J and I have done Weight Watchers for three months without any baked goods in the house so I thought we'd splurge this weekend...sort of. I took this recipe out of Family Circle magazine and tweaked it a bit. OK, after looking at the recipe and picture I guess I kind of took this cake as the inspiration and pretty much changed every part of it.

Original:
http://www.parents.com/recipe/layer-cakes/oreos-n-cream-cake/

Now my cake with changes made to be a bit more friendly to those of us who need to fit into the majority of the clothes hanging in the closet.
Cake:
1-3/4 cups all-purpose flour
2/3 cup Dutch-process cocoa powder
1-1/2 teaspoons baking soda
1/2 teaspoon baking powder
1/2 teaspoon salt
3/4 cup (1-1/2 sticks) unsalted butter, lite margarine sticks, softened
1-1/2 cups granulated sugar
1 teaspoon vanilla extract
3 large eggs, at room temperature
1-1/4 cups buttermilk skim milk with 1 1/4 tbsp. lemon juice to make buttermilk

Preheat oven to 350 F. Grease 2 8” circle pans.
Mix dry ingredients (first 5). Beat butter sugar and vanilla for 3 minutes, add eggs 1 at a time. Slowly beat flour into sugar mixture, alternating with buttermilk. (Begin and end with flour mixture.) Divide into two pans and bake 34 minutes. Cool 10 minutes and turn cakes out.
Bakers Note: If I had regular margarine sticks I would have used those. Due to my longing desire to fit into the clothes in my closet I only stock lite margarine sticks in the fridge. The batter gets pretty runny after adding the eggs when using the lite margarine but the cakes appear to have baked fine. Also, it took a bit of extra flour to make a cake batter consistency so either plan on using a bit more flour or a bit less buttermilk. Consider your kitchen a mad science lab!

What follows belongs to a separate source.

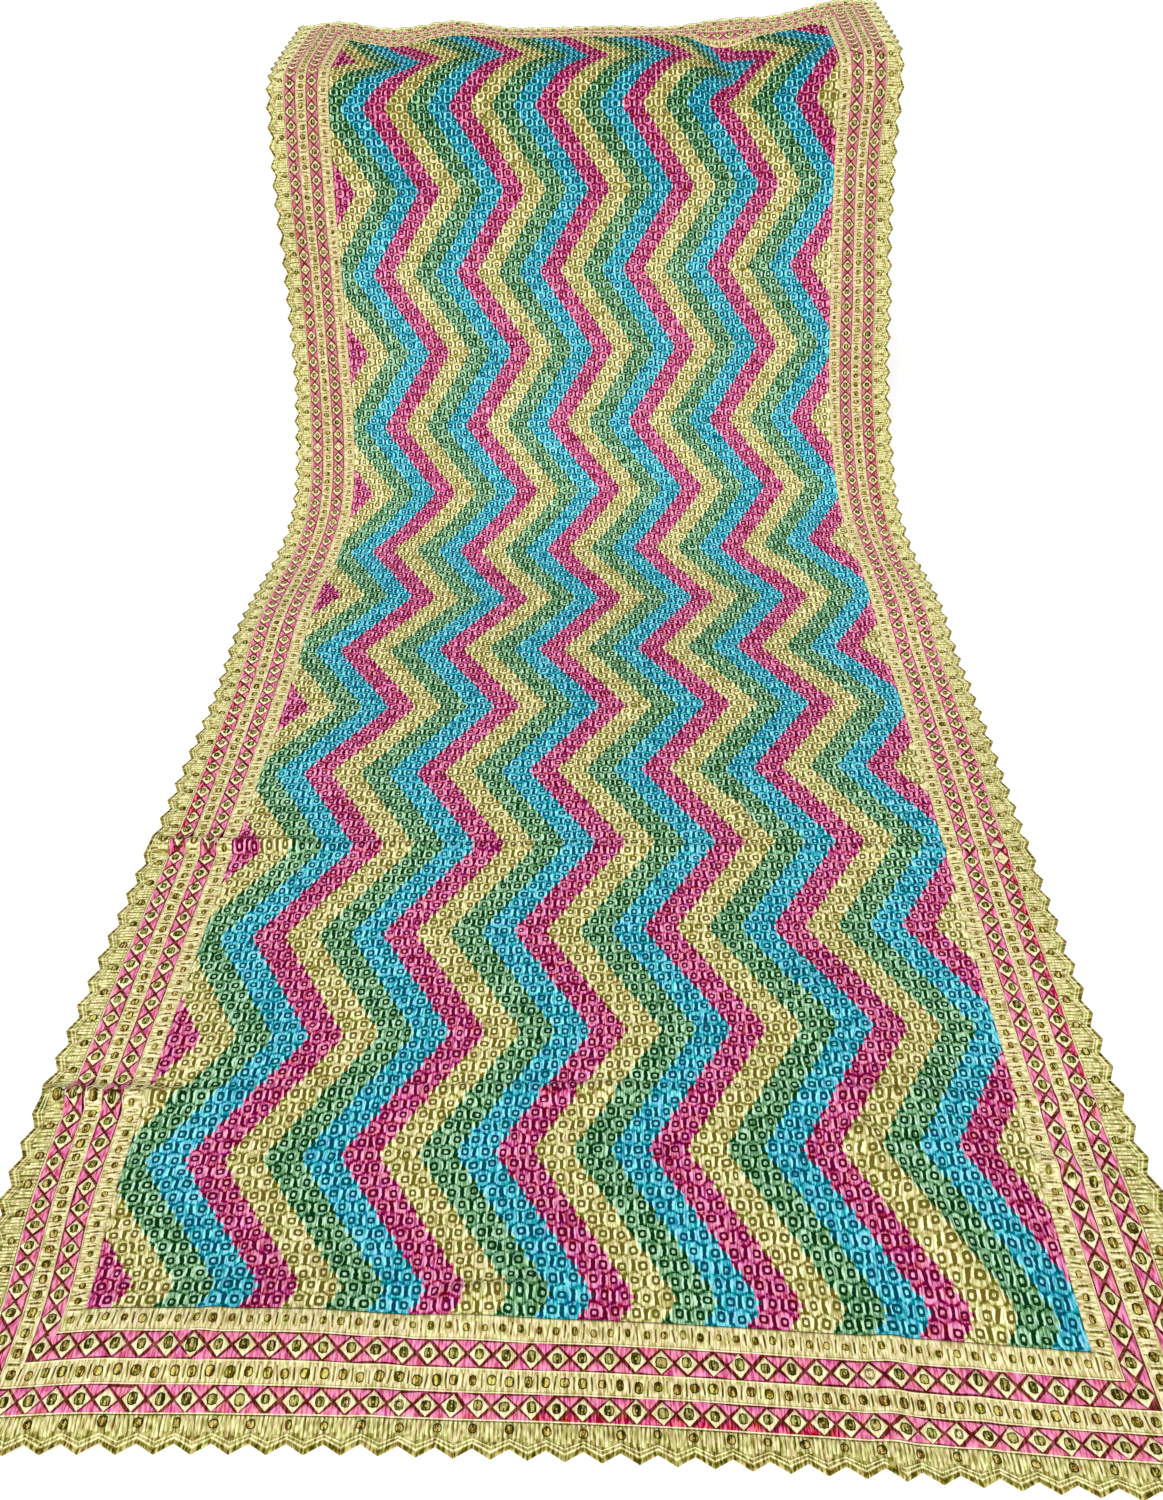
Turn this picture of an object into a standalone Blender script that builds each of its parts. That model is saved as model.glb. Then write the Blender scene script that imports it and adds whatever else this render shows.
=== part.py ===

Filling: (original filling completely scrapped)
1 container fat free Cool Whip
2 tbsp. cocoa powder
2 tbsp. sugar

Divide each cake layer in half.
Mix all ingredients until smooth and then spread 1/3 of mixture between the cake layers.

Frosting: (original filling completely scrapped)
1 container fat free cool whip
3 cups crushed Oreos

Spread cool whip over cake. Place crushed oreos on sides of cake.

The original cake is 13 points per piece (16 servings). My diet twist is 5 points per piece (16 servings).
I can say that the cake was completely gone in two days, so I guess it was edible even with the diet twist.